Sooner or Later

I'm reminded of a quote (or quotation for you sticklers) from Fight Club that seems pretty appropriate now:

"Sooner or later, we all became what Tyler wanted us to be."

As I was welcomed to my meeting with the Imtiaz CEO today, the woman welcoming us said:

"Thank you for taking time to become here."

And it's totally true. I'm becoming here. I have no idea what I'm becoming, but there's a change going on and it was nice for someone to acknowledge it. I felt genuinely appreciated, even if it was just another Malaysian Malapropism... a Malayapropism if you will.

Since I am becoming, I should look at what I'm becoming into. This is best examined by a study of my actions and people's reactions to me.

Malaysian Ez is a bit taller, more outwardly impressive, and a bit entitled as well. People (teenage girls mostly) still jump or squeak when they see him. People (male teachers mostly) come to him as the expert on all things English, American, non-Muslim, and for some reason, Technological. Everything he says and does is hilarious, most of which is not intentional. He tries hard, which makes it even funnier when he fails.

Case in point: I bought onions and garlic yesterday for Sarah's cooking class and I was doing really well. I was super cool. I drove up in my Moto. I knew the words for both foods and I knew the words for the quantities I wanted them in, as well as the cost of each. I told them that I was a teacher and just as I was leaving, I stepped on a stray cat.

I think I saved the interaction because I still knew the word for cat, and was able to apologize to it in Malay.

But that's what happens to the me I'm becoming. As soon as his head gets a little too big, he gets humbled right quick. To drive the point home, I always look really cool, since I have to dress nicely for work. However, I only own three pairs of pants, one of which fits terribly since I bought it here after I got frazzled while shopping and chose one with a 35-inch waist after trying it on first in a shower then in a closet over the course of 45 minutes.
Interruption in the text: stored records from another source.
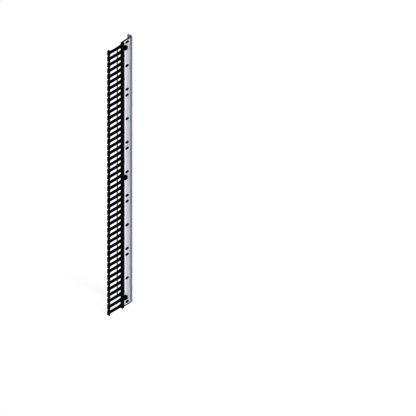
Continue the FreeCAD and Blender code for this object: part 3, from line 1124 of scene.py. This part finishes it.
    def build(self) -> None:
        """Makes the five combs and their fasteners and hands them over."""
        tree = self.tree()
        whole = self.moulding("whole_comb", tree, LAYOUT.fingers_per_comb)
        short = self.moulding("short_comb", tree, self.last_rod_step)
        fasteners = (
            ("screws", self.screw, Slot.BLACK_ZINC, "comb_screws"),
            ("clinch_nuts", self.nut, Slot.BRIGHT_ZINC, "clinch_nuts"),
        )
        for comb in range(LAYOUT.comb_count):
            number = comb + 1
            name = f"comb_{number}_moulding"
            source = short if number == LAYOUT.comb_count else whole
            moulding = copy_moved(name, source, LAYOUT.finger_z(comb, 0))
            self.dress(name, moulding, Slot.COMB, f"finger_comb_{number}")
            places = [(0, LAYOUT.boss_y, z) for z in LAYOUT.boss_heights(comb)]
            for label, unit, slot, node in fasteners:
                self.repeat(f"comb_{number}_{label}", unit(), places, slot, f"{node}_{number}")
        bpy.data.objects.remove(whole)
        bpy.data.objects.remove(short)


@dataclass
class TieRod(SubAssembly):
    """The rod through the fingers and the caps at its ends."""

    radius: float = 2.5
    bottom_z: float = 36.4
    top_z: float = 1919.4
    end_chamfer: float = 0.4
    cap_radius: float = 4.0
    cap_height: float = 4.0
    cap_wall: float = 1.0
    cap_bore: float = 2.8
    cap_chamfer: float = 0.2
    cap_round: tuple[Point2, ...] = ((1.0, 0.0), (0.5, 0.15), (0.15, 0.5), (0.0, 1.0))
    cap_seats: tuple[tuple[End, float], ...] = ((End.TOP, 1916.7), (End.BOTTOM, 39.1))

    def rod(self) -> Shape:
        """The rod, chamfered at both ends.

        Returns:
            The rod's mesh.
        """
        low, high, chamfer, radius = self.bottom_z, self.top_z, self.end_chamfer, self.radius
        foot = [(low, 0), (low, radius - chamfer), (low + chamfer, radius)]
        crown = [(high - chamfer, radius), (high, radius - chamfer), (high, 0)]
        return upright(turned([*foot, *crown], points=32))

    def cap(self, end: End, seat: float) -> Shape:
        """A push-on cap with a domed closed end.

        Args:
            end: the end of the rod that it closes.
            seat: height of the finger's face that its open end sits on.

        Returns:
            The cap's mesh.
        """
        high, radius, bore = self.cap_height, self.cap_radius, self.cap_bore
        inside, soft = high - self.cap_wall, self.cap_chamfer
        skirt = [(inside, 0), (inside, bore), (0.0, bore), (0.0, radius - soft), (soft, radius)]
        dome = [*((high - drop, radius - inset) for drop, inset in self.cap_round), (high, 0)]
        return upright(turned([(seat + end.value * rise, size) for rise, size in [*skirt, *dome]], points=32))

    def build(self) -> None:
        """Makes the rod and both caps and hands them over."""
        self.dress("tie_rod_bar", self.rod(), Slot.ROD, "tie_rod")
        for end, seat in self.cap_seats:
            label = end.name.lower()
            self.dress(f"rod_cap_{label}_dome", self.cap(end, seat), Slot.BLOCK, f"rod_cap_{label}")


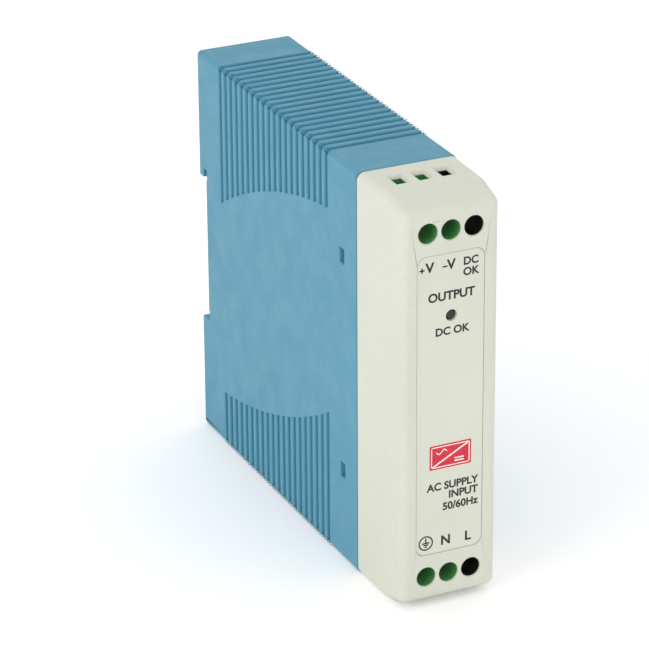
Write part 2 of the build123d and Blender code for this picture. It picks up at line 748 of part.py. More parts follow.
def save_power_stage():
    """Bulk capacitor, switch on its heat sink, transformer and control parts."""
    radius = 6.2
    y = from_rear(7.5)
    low = from_bottom(8)
    length = 25.0
    middle = BOARD_FACE + 0.3 + radius
    can = rod_z(radius, middle, y, (low, low + length))
    rim = rod_z(radius + 1, middle, y, (low + 2, low + 3)) - rod_z(radius - 0.3, middle, y, (low, low + 5))
    can = can - rim
    feet = leads([(y - 2.5, low - 1.2), (y + 2.5, low - 1.2)], middle)
    for foot in (y - 2.5, y + 2.5):
        feet.append(rod_z(LEAD_RADIUS, middle - LEAD_RADIUS, foot, (low - 1.2, low + 0.5)))
    save("bulk_capacitor", joined(can, feet))

    save_switch("primary", from_front(43), from_bottom(33), 24.0, 1)
    save_transformer(from_front(24), from_bottom(34))

    y = from_front(57)
    z = from_bottom(46)
    chip = block((BOARD_FACE + CHIP_STAND, BOARD_FACE + 1.6), (y - 2.0, y + 2.0), (z - 2.5, z + 2.5))
    for step in range(4):
        rise = z - 1.9 + step * 1.27
        foot = block((BOARD_FACE, BOARD_FACE + 0.4), (y - 3.0, y + 3.0), (rise - 0.2, rise + 0.2))
        chip = chip + foot
    save("control_chip", chip)

    y = from_front(8)
    z = from_bottom(32)
    coupler = block((BOARD_FACE + 0.5, BOARD_FACE + 4.0), (y - 3.2, y + 3.2), (z - 2.3, z + 2.3))
    places = [(y + a, z + b) for a in (-3.8, 3.8) for b in (-1.27, 1.27)]
    for rise in (z - 1.27, z + 1.27):
        arm = block((BOARD_FACE + 1.9, BOARD_FACE + 2.5), (y - 4.1, y + 4.1), (rise - 0.3, rise + 0.3))
        coupler = coupler + arm
    save("optocoupler", joined(coupler, leads(places, BOARD_FACE + 2.2)))
    save("bridging_capacitor", standing_disc(3.8, 3.0, from_front(8), from_bottom(22)))


def save_switch(side, y, z, length, facing):
    """A flat heat sink standing on the board, with a tabbed part, its pad and its screw."""
    top = INNER_HALF - 0.8
    low = BOARD_FACE + TOUCH_GAP
    plate = block((low, top), (y, y + 1.5), (z - length / 2, z + length / 2))
    feet = leads([(y + 0.75, z - length / 2 + 2), (y + 0.75, z + length / 2 - 2)], BOARD_FACE + 1)
    screw_x = top - 3.2
    screw_radius = 1.45
    hole = rod_y(screw_radius + 0.05, screw_x, (y - 8, y + 8), z)
    save(f"{side}_heat_sink", joined(plate, feet) - hole)

    start = y + 1.5 if facing > 0 else y
    pad_span = sorted((start, start + facing * 0.3))
    pad = block((low, top), pad_span, (z - 5.5, z + 5.5))
    save(f"{side}_heat_sink_pad", pad - hole)

    tab_start = start + facing * 0.3
    tab_span = sorted((tab_start, tab_start + facing * 1.3))
    tab = block((screw_x - 3.4, screw_x + 3.0), tab_span, (z - 5, z + 5))
    body_span = sorted((tab_start, tab_start + facing * 4.4))
    body = block((low, screw_x - 3.3), body_span, (z - 5, z + 5))
    lead_y = tab_start + facing * 2.6
    pins = leads([(lead_y, z + step) for step in (-2.54, 0, 2.54)], low + 0.6)
    part = joined(tab + body, pins) - hole
    name = "power_transistor" if side == "primary" else "output_rectifier"
    save(name, part)

    head_start = tab_start + facing * 1.3
    shank = rod_y(screw_radius, screw_x, sorted((head_start, y + 0.75 - facing * 2.5)), z)
    head = rod_y(2.6, screw_x, sorted((head_start, head_start + facing * 1.8)), z)
    slot_span = sorted((head_start + facing, head_start + facing * 3))
    cross = block((screw_x - 2.0, screw_x + 2.0), slot_span, (z - 0.3, z + 0.3))
    save(f"{side}_heat_sink_screw", head + shank - cross)


def save_transformer(y, z):
    """Two E-shaped core halves, a bobbin on the middle leg and the winding on the bobbin."""
    low = BOARD_FACE + 0.9
    thick = 5.6
    half_y = 9.8
    half_z = 9.0
    bar = 3.0
    centre_x = low + 3.2 + thick / 2
    x = (centre_x - thick / 2, centre_x + thick / 2)
    core = block(x, (y - half_y, y + half_y), (z - half_z, z + half_z))
    for side in (-1, 1):
        span = sorted((y + side * 2.6, y + side * (half_y - bar)))
        core = core - block((low - 5, low + 20), span, (z - half_z + bar, z + half_z - bar))
    save("transformer_core", core)

    leg = 2.6
    gap = 0.15
    wall = 0.7
    flange_z = half_z - bar - gap
    tube = block(
        (x[0] - gap - wall, x[1] + gap + wall),
        (y - leg - gap - wall, y + leg + gap + wall),
        (z - flange_z, z + flange_z),
    )
    reach = half_y - bar - 0.3
    flanges = []
    for side in (-1, 1):
        rise = sorted((z + side * flange_z, z + side * (flange_z - 0.8)))
        flanges.append(block((x[0] - 3.2, x[1] + 2.2), (y - reach, y + reach), rise))
    bobbin = tube + flanges[0] + flanges[1]
    bobbin = bobbin - block((x[0] - gap, x[1] + gap), (y - leg - gap, y + leg + gap), (0, HEIGHT))
    places = [(y + step, z + side * (flange_z - 0.4)) for step in (-4.5, 0, 4.5) for side in (-1, 1)]
    save("transformer_bobbin", joined(bobbin, leads(places, x[0] - 2.8)))

    fit = 0.05
    turns = block(
        (x[0] - gap - wall - 1.6, x[1] + gap + wall + 1.2),
        (y - reach + 0.4, y + reach - 0.4),
        (z - flange_z + 0.8 + fit, z + flange_z - 0.8 - fit),
    )
    turns = fillet(turns.edges().filter_by(Axis.Z), 1.2)
    inside = block(
        (x[0] - gap - wall - fit, x[1] + gap + wall + fit),
        (y - leg - gap - wall - fit, y + leg + gap + wall + fit),
        (0, HEIGHT),
    )
    save("transformer_winding", turns - inside)


def save_output_parts():
    """Rectifier on its heat sink, smoothing capacitors and inductor, along the top of the board."""
    save_switch("secondary", from_front(13), from_top(16), 20.0, -1)
    cans = [standing_can(4.0, 12.0, from_front(22 + 9.5 * step), from_top(13)) for step in range(2)]
    save("output_capacitors", Compound(cans))

    y = from_front(43)
    z = from_top(13)
    low = BOARD_FACE + 0.4
    core = rod_x(4.5, (low, low + 1.2), y, z)
    core = core + rod_x(2.0, (low, low + 10), y, z)
    core = core + rod_x(4.5, (low + 8.8, low + 10), y, z)
    core = joined(core, leads([(y - 3, z), (y + 3, z)], low + 0.6))
    save("output_inductor_core", core)
    winding = rod_x(4.1, (low + 1.3, low + 8.7), y, z) - rod_x(2.1, (low, low + 10), y, z)
    save("output_inductor_winding", winding)


def save_chip_parts():
    """Small flat parts on the solder side of the main board."""
    pieces = []
    for row in range(4):
        for column in range(3):
            y = from_rear(6 + column * 3.2)
            z = from_top(20 + row * 3)
            span = (BOARD_LEFT - 0.6, BOARD_LEFT)
            pieces.append(block(span, (y - 1.0, y + 1.0), (z - 0.6, z + 0.6)))
    save("chip_parts", Compound(pieces))


# ---------------------------------------------------------------- boards and lamp


def header_places():
    """Heights of the pins that join the two boards."""
    return [MID - 6.35 + 2.54 * step for step in range(6)]


def save_header():
    """The row of bent pins that joins the front board to the main board."""
    low_x = BOARD_FACE
    rise = (header_places()[0] - 1.27, header_places()[-1] + 1.27)
    span = (BOARD_START + 0.2, BOARD_START + 2.7)
    body = block((low_x, low_x + 2.5), span, rise)
    pin_y = BOARD_START + 1.45
    for z in header_places():
        lead_places.append((pin_y, z))
        down = rod_x(LEAD_RADIUS, (BOARD_LEFT - LEAD_TAIL, low_x + 1.5), pin_y, z)
        out = rod_y(LEAD_RADIUS, low_x + 1.25, (BLOCK_END_FACE - 0.8, pin_y), z)
        body = body + down + out
    save("board_header", body)


def save_boards():
    """The front board behind the terminals and the main board in the housing's ribs."""
    half = INNER_HALF - FIT - TONGUE_THICKNESS - FIT
    low = WALL + FIT + LIP_THICKNESS + FIT
    front = block((-half, half), (BLOCK_END_FACE, FRONT_BOARD_END), (low, HEIGHT - low))
    pin_low = BLOCK_REACH - 0.5 - BAR_THICKNESS / 2
    for x in POLE_PLACES:
        for z in (HEIGHT - TERMINAL_INSET - pin_low, TERMINAL_INSET + pin_low):
            front = front - rod_y(PIN_WIDTH / 2 + 0.2, x, (0, DEPTH), z)
    for z in header_places():
        front = front - rod_y(LEAD_RADIUS + LEAD_GAP, BOARD_FACE + 1.25, (0, DEPTH), z)
    save("front_board", front)

    main = block((BOARD_LEFT, BOARD_FACE), (BOARD_START, BOARD_END), (BOARD_LOW, BOARD_HIGH))
    for y, z in lead_places:
        main = main - rod_x(LEAD_RADIUS + LEAD_GAP, (BOARD_LEFT - 1, BOARD_FACE + 1), y, z)
    save("main_board", main)

    left = BOARD_LEFT - SHEET_GAP - SHEET_THICKNESS
    rise = (WALL + RIB_HEIGHT + FIT, HEIGHT - WALL - RIB_HEIGHT - FIT)
    save("insulation_sheet", block((left, left + SHEET_THICKNESS), (BOARD_START + 1, BOARD_END), rise))


def save_lamp():
    """The lamp on the front board and the clear rod that carries its light to the face."""
    lamp_start = BLOCK_END_FACE - LAMP_LENGTH
    lamp = rod_y(LAMP_RADIUS, LAMP_OFFSET, (lamp_start, BLOCK_END_FACE), LAMP_HEIGHT)
    lamp = lamp + rod_y(LAMP_RADIUS + 0.3, LAMP_OFFSET, (BLOCK_END_FACE - 0.8, BLOCK_END_FACE), LAMP_HEIGHT)
    save("lamp", lamp)
    save("light_pipe", rod_y(PIPE_RADIUS, LAMP_OFFSET, (PIPE_START, lamp_start), LAMP_HEIGHT))


def main():
    os.makedirs("parts", exist_ok=True)
    save("rear_housing", make_rear_housing())
    save("front_cover", make_front_cover())
    save("front_label", make_front_label())
    save("rail_latch", make_rail_latch())
    save("latch_spring", make_latch_spring())
    save_terminals()
    save_input_parts()
    save_line_choke()
    save_power_stage()
    save_output_parts()
    save_chip_parts()
    save_header()
    save_boards()
    save_lamp()


main()
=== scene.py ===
"""Looks of a slim rail-mounted power supply, laid out as a Blender add-on and run as a script.

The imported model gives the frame: every size and place below comes from its boxes.  Lengths are
in metres: X across the case, Y from the front face to the rail side, Z up.
"""

import json
import math

import bmesh
import bpy
from mathutils import Euler, Matrix, Vector


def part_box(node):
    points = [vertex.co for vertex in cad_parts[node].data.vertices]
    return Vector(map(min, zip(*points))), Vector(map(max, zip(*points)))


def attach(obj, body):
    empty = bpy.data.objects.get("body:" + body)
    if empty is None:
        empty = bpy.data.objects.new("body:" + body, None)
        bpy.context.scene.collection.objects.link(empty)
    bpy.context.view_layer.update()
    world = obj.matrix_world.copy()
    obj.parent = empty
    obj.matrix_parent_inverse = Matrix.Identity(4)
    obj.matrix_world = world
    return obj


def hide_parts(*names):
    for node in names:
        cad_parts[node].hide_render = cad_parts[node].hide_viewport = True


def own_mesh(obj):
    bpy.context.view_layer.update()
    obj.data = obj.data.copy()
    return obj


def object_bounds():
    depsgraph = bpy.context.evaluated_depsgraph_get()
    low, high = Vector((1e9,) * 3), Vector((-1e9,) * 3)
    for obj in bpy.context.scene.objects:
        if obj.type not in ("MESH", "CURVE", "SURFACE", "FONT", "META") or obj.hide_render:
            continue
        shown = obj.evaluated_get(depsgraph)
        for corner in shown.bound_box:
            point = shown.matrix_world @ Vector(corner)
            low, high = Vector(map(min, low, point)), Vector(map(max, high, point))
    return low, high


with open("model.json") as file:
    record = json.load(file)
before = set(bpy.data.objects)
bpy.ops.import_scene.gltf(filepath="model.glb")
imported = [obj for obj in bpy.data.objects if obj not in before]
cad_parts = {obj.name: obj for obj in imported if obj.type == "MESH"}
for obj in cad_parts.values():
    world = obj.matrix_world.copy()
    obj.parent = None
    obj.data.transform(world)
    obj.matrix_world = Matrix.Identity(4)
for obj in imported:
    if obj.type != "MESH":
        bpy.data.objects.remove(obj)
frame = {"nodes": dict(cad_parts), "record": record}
CAD_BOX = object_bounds()

bl_info = {
    "name": "Slim rail power supply",
    "version": (1, 0, 0),
    "blender": (4, 5, 0),
    "location": "View3D > Sidebar > Power supply",
    "description": "Dresses the packed parts of a slim rail-mounted power supply",
    "category": "Object",
}

MM = 0.001
CASE_CORNER = 1.2 * MM  # radius of the case's outer edges
HEAD_DEPTH = 1.6 * MM  # height of a screw's head
SHANK_RADIUS = 1.45 * MM
SIGN_STROKE = 0.3 * MM  # width of the printed signs' strokes
BODY_OF = {n: b for b, nodes in frame["record"]["behaviour"]["bodies"].items() for n in nodes}
SLOT_OF = {s["node"]: s["material_slot"] for s in frame["record"]["subparts"]}
SIDES = ("dc", "ac")
POLES = (1, 2, 3)


def centre_of(node):
    low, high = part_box(node)
    return (low + high) / 2


def tone(red, green, blue):
    """A colour given as display values of 0 to 255, as the linear values that a shader takes."""
    linear = []
    for value in (red, green, blue):
        share = value / 255
        linear.append(share / 12.92 if share <= 0.04045 else ((share + 0.055) / 1.055) ** 2.4)
    return tuple(linear)


# ---------------------------------------------------------------- settings


def length(name, description, default):
    return bpy.props.FloatProperty(
        name=name, description=description, default=default, unit="LENGTH", precision=5
    )


def colour(name, description, default):
    return bpy.props.FloatVectorProperty(
        name=name, description=description, default=default, size=3, subtype="COLOR", min=0, max=1
    )


class CaseSettings(bpy.types.PropertyGroup):
    ridge_round: length("Ridge rounding", "Rounding of the ridges and outer edges of the housing", 0.00028)
    edge_round: length("Edge rounding", "Rounding of every other moulded edge", 0.0001)
    housing_colour: colour("Housing colour", "Moulded colour of the housing", tone(78, 143, 167))
    cover_colour: colour("Cover colour", "Moulded colour of the front cover", tone(206, 208, 194))
    latch_colour: colour("Latch colour", "Moulded colour of the rail latch", tone(52, 54, 58))
    grain: length("Grain size", "Size of the texture in the moulded surfaces", 0.00032)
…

I understand now that I do not have a 35-inch waist and I'm pretty sure I wouldn't make the same mistake again, but it's a humbling experience when it takes you 45 minutes to buy a bad pair of pants.

So that's the Ezra it creates. It builds me up because I can speak English better than any Malay and because I'm taller, whiter, and maler than most, all, and half of them, while at the same time tearing me down because my language capabilities in Malay is the equivalent of, I don't know, a mentally-disabled parrot. It makes me feel important that I can wear a tie and give a Power Point presentation to someone whose title is only three letters, while at the same time reminding me that I'm insignificant since no one cares about my Power Point, especially not the person whose title is only three letters.

That's what I'm becoming. A person infinitely more powerful and incompetent than I was back in the states. That's what this country expects of me.

And sooner or later, we all became what Malaysia wanted us to be.

Comments

Annie Fox said…
While Malaysia may make you into what it wants you to be... like the noodles, you should counter-punch (if need be) by making yourself into something you like.

So how many points did you get on your PowerPoint?

Love,
Annie
Kevin and I have just coined the term PDE = Public Displays of English.